- Power type: Steam
- Designer: Dugald Drummond
- Builder: LSWR Nine Elms Works
- Build date: 1908
- Total produced: 5
- Configuration:: ​
- • Whyte: 4-6-0
- • UIC: 2'Cn
- Gauge: 4 ft 8+1⁄2 in (1,435 mm)
- Leading dia.: 3 ft 7 in (1.092 m)
- Driver dia.: 6 ft 0 in (1.829 m)
- Loco weight: 70.95 long tons (72.1 t)
- Tender weight: 49.00 long tons (49.8 t)
- Fuel type: Coal
- Fuel capacity: 4 long tons (4.1 t)
- Water cap.: 4,500 imp gal (20,000 L)
- Firebox:: ​
- • Grate area: 31.5 sq ft (2.93 m^{2})
- Boiler pressure: 200 psi (1.38 MPa)
- Cylinders: Four
- Cylinder size: 15 in × 26 in (380 mm × 660 mm)
- Tractive effort: 24,192 lbf (107.61 kN)
- Operators: London and South Western Railway, Southern Railway
- Numbers: 453–457
- Locale: Great Britain
- Retired: 1925
- Disposition: All rebuilt to N15 class

= LSWR G14 class =

The LSWR G14 class was a class of 4-6-0 locomotive designed by Dugald Drummond for the London and South Western Railway.

== Background ==

The continuing need to improve upon Drummond's first two 4-6-0 classes meant testing out a new design based on their failures. The LSWR's immediate traffic needs could not be covered by the relatively unsuccessful E14 class of 1907, and the first Drummond 4-6-0 – the F13 class of 1905 – had been withdrawn from the heavy passenger services they were designed to undertake, as they would not 'run' and were heavy on coal, water and man-hours in terms of upkeep. However the problem of continually accelerating timetables to the South Coast ports remained, and any further engines of the E14 class could not be relied upon to uphold the heavy passenger services alone.

It was still clear that another 4-6-0 design was needed to bolster the strength of heavy express passenger locomotives available to the LSWR's operating department. Their proven ability to pull heavy trains at faster speeds and their inherently better power-to-weight ratio on other lines made Drummond decide to continue with the concept. He also retained the four-cylinder layout, resulting in what became the G14 class.

== Construction history ==

Drummond decided to continue his development of the 4-6-0 wheel arrangement in anticipation of further increases in the speed and length of trains, a concept with many advantages that he incorporated in his third design of this type. A 175 psi saturated boiler, somewhat smaller than on the F13/E14 classes, was utilised to power the four-cylinder front end.

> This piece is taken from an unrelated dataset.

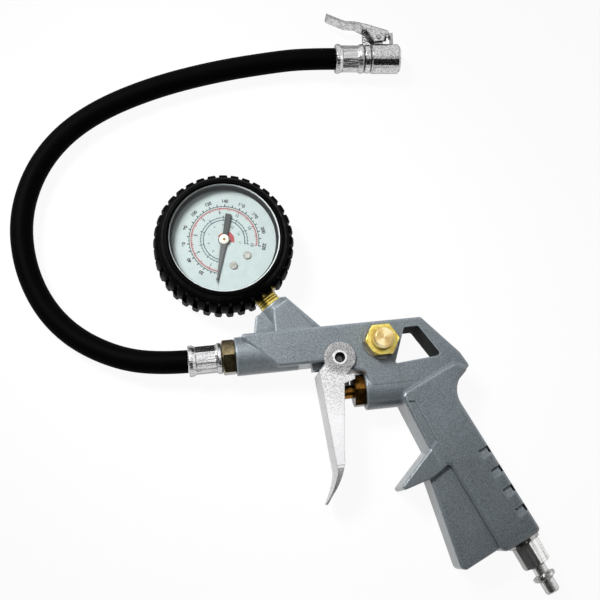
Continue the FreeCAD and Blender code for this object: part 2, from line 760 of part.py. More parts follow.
bleed_stem = 1.6
bleed_end = -bleed_thread_length - washer_thick
button = new_body("bleed_button", bleed_x, bleed_y, bleed_base)
cap_top = bleed_hex_thick + button_rise
revolve(button, "button_profile", [
    (0, bleed_end - 1.4), (3.6, bleed_end - 1.4), (3.6, bleed_end - 0.75), (bleed_stem, bleed_end - 0.75),
    (bleed_stem, cap_base), (button_radius, cap_base), (button_radius, cap_top - 1), (button_radius - 1, cap_top),
    (0, cap_top),
])
bleed_seal = new_body("bleed_seal", bleed_x, bleed_y, bleed_base)
revolve(bleed_seal, "bleed_seal_profile", [
    (bleed_stem + fit_gap, bleed_end - 0.75 + fit_gap), (3.6, bleed_end - 0.75 + fit_gap), (3.6, bleed_end - 0.05),
    (bleed_stem + fit_gap, bleed_end - 0.05),
])
coil("bleed_spring", bleed_x, bleed_y, bleed_base + well_floor, None, 3.6, spring_wire, cap_base - well_floor, 5)

# Gauge, about the origin
lip_under = case_front + 0.8
boot = new_body("gauge_boot")
boot_inner = case_radius + fit_gap
tread_top = boot_depth - 7.2
tread_split = 12.6
revolve(boot, "boot_profile", [
    (0, 0), (boot_radius - 2, 0), (boot_radius, 2, 2), (boot_radius, tread_top), (lip_radius + 1.2, tread_top + 2),
    (lip_radius, boot_depth - 1.6), (lip_radius - 1.6, boot_depth, 1.6), (window_radius + 1.2, boot_depth),
    (window_radius, boot_depth - 1.2, 1.2), (window_radius + 0.2, lip_under), (boot_inner, lip_under),
    (boot_inner, boot_wall), (0, boot_wall),
])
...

The new design was equipped with inside and outside sets of Walschaerts valve gear, therefore reducing the mechanical complexity that had plagued his previous designs, and these powered 6 ft wheels. This factor also meant a slightly lighter axle-loading compared to the mixed Stephenson/Walschaerts F13 class. Large single splashers that covered the wheels were also implemented, though these would prove troublesome in service. The Drummond 'watercart' eight-wheeled tender was utilised for the long journeys on the LSWR mainline. Full-scale construction was undertaken at Nine Elms, with the first of five G14s being outshopped in 1908.

| Year | Order | Quantity | LSWR numbers | Notes |
|---|---|---|---|---|
| 1908 | G14 | 5 | 453–457 |  |

===Rebuilding under Maunsell===

After 17 years in both primary and secondary passenger duties, Richard Maunsell, who became Chief Mechanical Engineer of the newly formed Southern Railway in 1923, decided that as the class did not conform with the general standardization of Southern locomotive classes it should be withdrawn. The G14s were reduced to kits of parts, some of which may have been utilised in creating a further batch of N15 (King Arthur Class) locomotives.

== Livery and numbering ==

Under the LSWR, the G14s were outshopped in the LSWR Passenger Royal Green livery with purple-brown edging, creating panels of green. This was further lined in white and black with 'LSWR' in gilt on the tender tank sides.

When transferred to Southern Railway ownership after 1923, the locomotives were outshopped in Richard Maunsell's darker version of the LSWR livery. The LSWR standard gilt lettering was changed to yellow with 'Southern' on the water tank sides. The locomotives also featured black and white lining.

== Operational details ==

The G14 design was originally intended to operate expresses between Salisbury and Exeter, and were considered more successful than their F13 and E14 predecessors. However, the class still had most of the drawbacks associated with Drummond 4-6-0s in terms of high water and coal consumption.

The G14s continued in their original state without modification until they were withdrawn in 1925 by Richard Maunsell, who put their watercart tenders and numbers to use in new N15 class locomotives. All members of the class were scrapped.